Copy out all of the material, matching it word for word.
-- START Dataset excerpt --
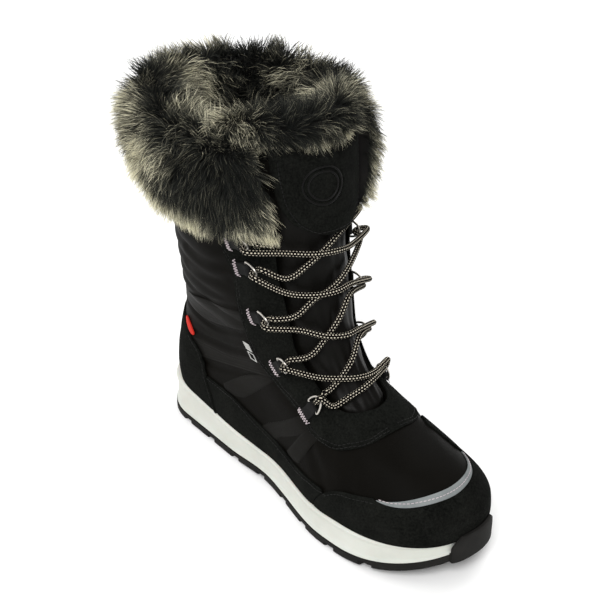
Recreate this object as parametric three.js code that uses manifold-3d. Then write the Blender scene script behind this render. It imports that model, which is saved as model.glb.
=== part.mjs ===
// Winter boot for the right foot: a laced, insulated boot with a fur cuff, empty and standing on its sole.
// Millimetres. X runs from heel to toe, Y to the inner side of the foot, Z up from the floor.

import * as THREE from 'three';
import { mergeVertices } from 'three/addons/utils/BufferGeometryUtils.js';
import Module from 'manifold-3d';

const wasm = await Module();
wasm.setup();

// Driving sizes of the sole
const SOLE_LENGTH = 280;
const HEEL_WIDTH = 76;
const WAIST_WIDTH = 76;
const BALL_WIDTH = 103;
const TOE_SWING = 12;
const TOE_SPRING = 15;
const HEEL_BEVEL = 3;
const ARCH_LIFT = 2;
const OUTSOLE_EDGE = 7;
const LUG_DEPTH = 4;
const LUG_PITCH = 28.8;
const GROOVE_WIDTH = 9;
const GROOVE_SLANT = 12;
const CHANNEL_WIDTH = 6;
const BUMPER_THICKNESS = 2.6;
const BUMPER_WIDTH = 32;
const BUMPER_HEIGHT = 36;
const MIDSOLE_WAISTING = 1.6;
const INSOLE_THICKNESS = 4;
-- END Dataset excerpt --
▸ **Written answer**
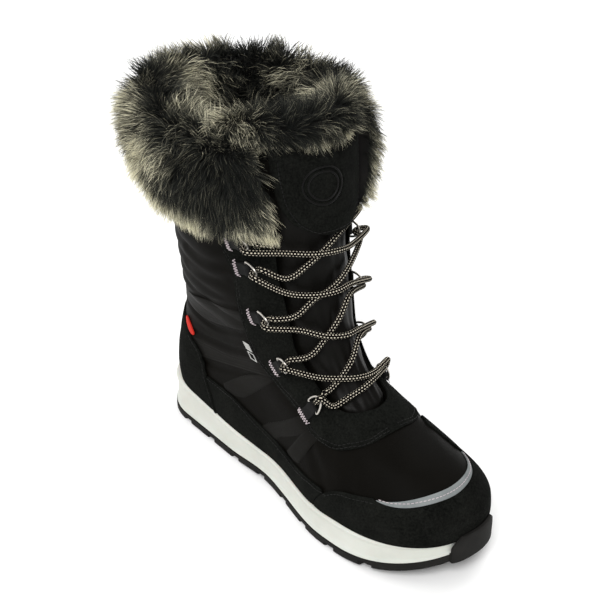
Recreate this object as parametric three.js code that uses manifold-3d. Then write the Blender scene script behind this render. It imports that model, which is saved as model.glb.
=== part.mjs ===
// Winter boot for the right foot: a laced, insulated boot with a fur cuff, empty and standing on its sole.
// Millimetres. X runs from heel to toe, Y to the inner side of the foot, Z up from the floor.

import * as THREE from 'three';
import { mergeVertices } from 'three/addons/utils/BufferGeometryUtils.js';
import Module from 'manifold-3d';

const wasm = await Module();
wasm.setup();

// Driving sizes of the sole
const SOLE_LENGTH = 280;
const HEEL_WIDTH = 76;
const WAIST_WIDTH = 76;
const BALL_WIDTH = 103;
const TOE_SWING = 12;
const TOE_SPRING = 15;
const HEEL_BEVEL = 3;
const ARCH_LIFT = 2;
const OUTSOLE_EDGE = 7;
const LUG_DEPTH = 4;
const LUG_PITCH = 28.8;
const GROOVE_WIDTH = 9;
const GROOVE_SLANT = 12;
const CHANNEL_WIDTH = 6;
const BUMPER_THICKNESS = 2.6;
const BUMPER_WIDTH = 32;
const BUMPER_HEIGHT = 36;
const MIDSOLE_WAISTING = 1.6;
const INSOLE_THICKNESS = 4;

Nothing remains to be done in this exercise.